The next morning we went down to the cheerful breakfast room where our shy hostess had set our table with crested china and a heavy silver coffee service. A basket of fresh rolls stood at one side of the table, curls of local ham and a variety of cheese at the other side, along with grown-up grape juice (this was not Welch's by any means) and a locally produced wine jelly. We ate ourselves silly before getting directions to the Schloss itself, a frilly yellow marvel set among manicured grounds and surrounded by grapes.
That day's delights continued on, with more unexpected finds as we explored other small roads. We fell upon the hunt castle at Moritzburg, complete with a chinoiserie mini-castle surrounded by peacock breeding grounds, and punctuated by a lighthouse folly (and strangely, protected the the same huntsman statues as we'd found in a secluded corner of the Schloss Proschwitz grounds), and then as we penetrated further into the former GDR territories, the abandoned leftovers of decades of brown coal mining and neglected buildings. We visited a town now in two different countries, separated by a river that had been bridgeless during the GDR times, and ended the day in another confection of an overnight, the Cloister Marienthal.
This is but a sample of the awesome, leaving me resolved that next time the trip should be even longer, leaving more time to explore these eastern parts. It's not the easy-to-love charm of Bavaria, but the contrast between the abandoned remnants of the GDR, the incredible Baroque castles that survived all the impossibility, the lack of tourist gloss, and the interesting flavors of Silesian cuisine and Proschwitz wines have me definitely ready to go again.
5 comments:
My goodness! Your prose and pictures put any guide-book to shame. My sincere thanks for sharing this.
It´s so great to have your great posts back :-) And reading about the area I am most familar with, makes me really homesick in a nice kind of way. Along the river Saale, we really have some nice spots. Lots of my friends live there. I will visit them in 2 weeks and have some wine :-) Castle Moritzburg is one of my favorites. A movie about Cinderella was shot were.
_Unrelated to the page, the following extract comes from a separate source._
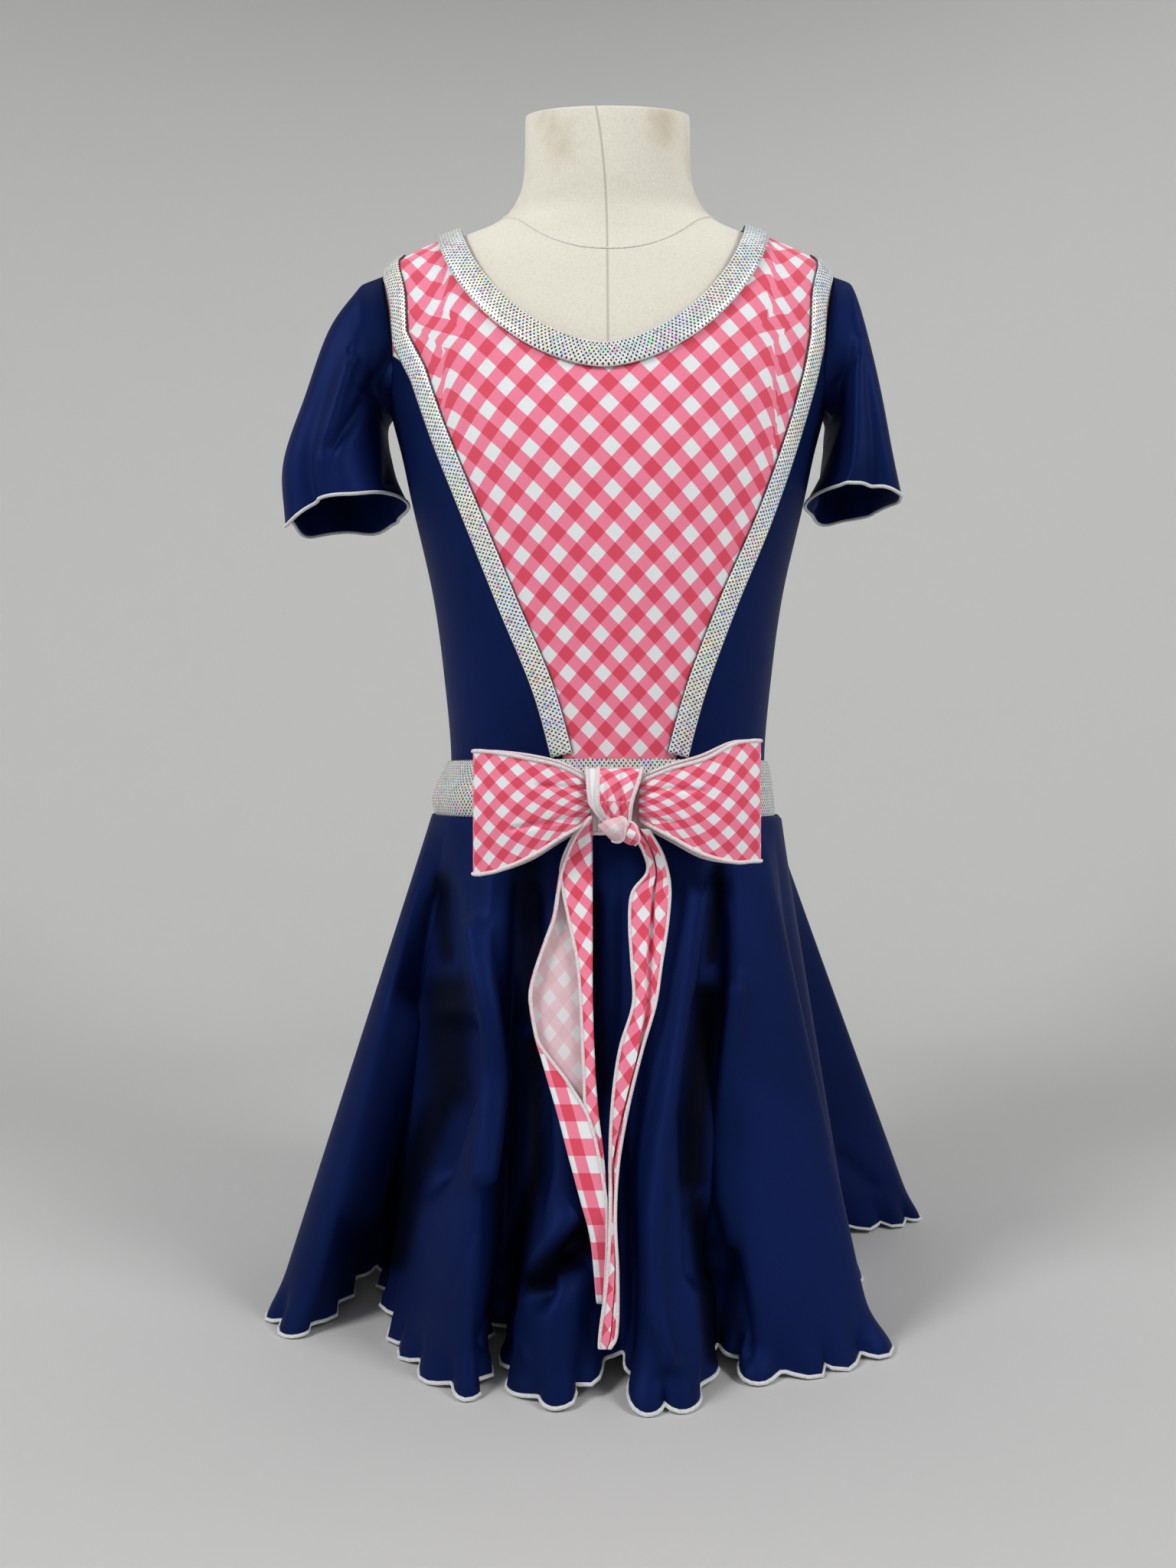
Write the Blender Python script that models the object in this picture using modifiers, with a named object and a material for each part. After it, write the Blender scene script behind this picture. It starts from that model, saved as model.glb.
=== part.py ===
"""A child's ice skating dress on a limbless dress form, in metres with +Z up.

The form stands on a table. The origin is the middle of its flat base, the front faces -Y and +X is the
viewer's right. Angles run round the body from the front, so 90 degrees is the viewer's right.
Sizes in the tables are centimetres, as a maker would measure them.
"""
import math

import bpy
import bmesh
import numpy as np

CM = 0.01

# Cloth and the gaps between its layers, cm
WALL = 0.12
FORM_GAP = 0.15
SEAM_GAP = 0.06
LAYER_GAP = 0.08
ARM_GAP = 0.10
PANEL_OUT = FORM_GAP
PANEL_FACE = PANEL_OUT + WALL
BAND_OUT = PANEL_FACE + LAYER_GAP

# Level sections of the form: height, half width, front depth, back depth, squareness (2 is an
# ellipse) and lean, the rise towards the back for each cm of depth
FORM = (
    (0.0, 10.3, 8.0, 8.2, 2.3, 0.0),
    (3.0, 10.8, 8.3, 8.7, 2.3, 0.0),
    (10.0, 11.1, 8.4, 9.2, 2.3, 0.0),
    (17.0, 10.9, 8.1, 9.1, 2.3, 0.0),
    (22.5, 10.3, 7.6, 8.3, 2.25, 0.0),
    (27.5, 9.5, 7.2, 7.2, 2.2, 0.0),
    (31.5, 9.3, 7.15, 6.9, 2.2, 0.0),
    (36.5, 9.72, 7.6, 7.3, 2.2, 0.0),
    (41.5, 10.4, 8.2, 8.0, 2.25, 0.0),
    (47.0, 11.65, 8.6, 8.6, 2.3, 0.0),
    (50.0, 12.3, 8.5, 8.8, 2.3, 0.0),
    (53.5, 13.2, 7.9, 8.9, 2.35, 0.0),
    (56.5, 13.75, 7.1, 8.4, 2.35, 0.0),
    (59.0, 13.95, 6.2, 7.2, 2.25, 0.0),
    (60.6, 13.7, 5.6, 6.3, 2.1, 0.0),
    (61.6, 12.7, 5.15, 5.6, 1.9, 0.0),
    (62.3, 11.3, 4.95, 5.2, 1.8, 0.0),
    (63.0, 9.6, 4.85, 5.0, 1.7, 0.0),
    (63.7, 7.9, 4.8, 4.9, 1.7, 0.05),
    (64.6, 6.5, 4.8, 4.85, 1.8, 0.12),
    (65.8, 5.6, 4.85, 4.85, 1.95, 0.2),
    (67.4, 5.15, 4.9, 4.9, 2.0, 0.3),
    (71.0, 5.05, 4.95, 4.95, 2.0, 0.43),
)

# The bands' middle line on the front: height, distance left and right of the middle
BAND_LINE = (
    (29.5, -2.1, 3.2),
    (35.0, -3.5, 4.6),
    (40.0, -5.5, 6.4),
    (45.0, -7.5, 8.5),
    (50.0, -9.5, 10.3),
    (54.3, -11.0, 11.6),
)
BAND_WIDTH = 1.24
BAND_FOOT = 31.55
BAND_TURN = 8.0
BAND_END = 3.0
BODICE_FOOT = 29.5
SEAM_TURN = 53.5
SEAM_ROWS = 10
SIDE_ROWS = 11
SHOULDER_FADE = 3
RIM_ROWS = 7

# The armhole, seen from the side: its middle's height, half depth, half height, squareness and
# lean backwards with height. The front seam turns into it at the corner, in degrees from its top
ARM_MIDDLE = 56.9
ARM_DEPTH = 3.4
ARM_HEIGHT = 4.5
ARM_SQUARE = 2.2
ARM_LEAN = 0.22
ARM_CORNER = 108.0
ARM_REAR = 262.0
CORNER_GAP = 4.0
UNDERARM_GAP = 1.0

# The neckline, seen from the front: middle, half width, front and back lowest heights, squareness
NECK_MIDDLE = -0.33
NECK_HALF = 8.45
NECK_FRONT = 54.1
NECK_BACK = 60.2
NECK_TOP = 64.0
NECK_SQUARE = 1.75
NECK_BAND_WIDTH = 1.4
NECK_TUCK = 0.15

# The belt: height above its foot as a share, and how far it stands out from the form
BELT_FOOT = 27.0
BELT_TOP = 31.4
BELT = (
    (0.0, 0.55),
    (0.22, 0.9),
    (0.45, 1.08),
    (0.72, 0.9),
    (1.0, 0.49),
)
BELT_SLUMP = 0.3
BELT_GATHERS = 18
BELT_GATHER = 0.05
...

It´s one of the most famous fairy tale movies in Germany.
After a dreamy vacation like that, do you sometimes wonder why you still live in Iceland? ;')
batty: thanks! I had such a great time that I don't want to forget the experience. This post was as just for me as for others :)
SOe: I'd love to see that movie- we didn't go inside but it looked pretty interesting. There was just too much to see everywhere!
Yessica: well.. I remember when vacationing and being here was as unbelievable as a vacation somewhere else, so I know some of it is just the feeling of being away and not working. Plus, there are certain things I definitely miss about Iceland when I'm not here, like lack of crowds (we went to Bodensee and that was traffic jam central), abundant free parking, delicious tap water, and a delightful lack of mosquitoes. Ya win some, ya lose some.
What a stunning vacation. I particularly love the photo of the Chinoiserie castle.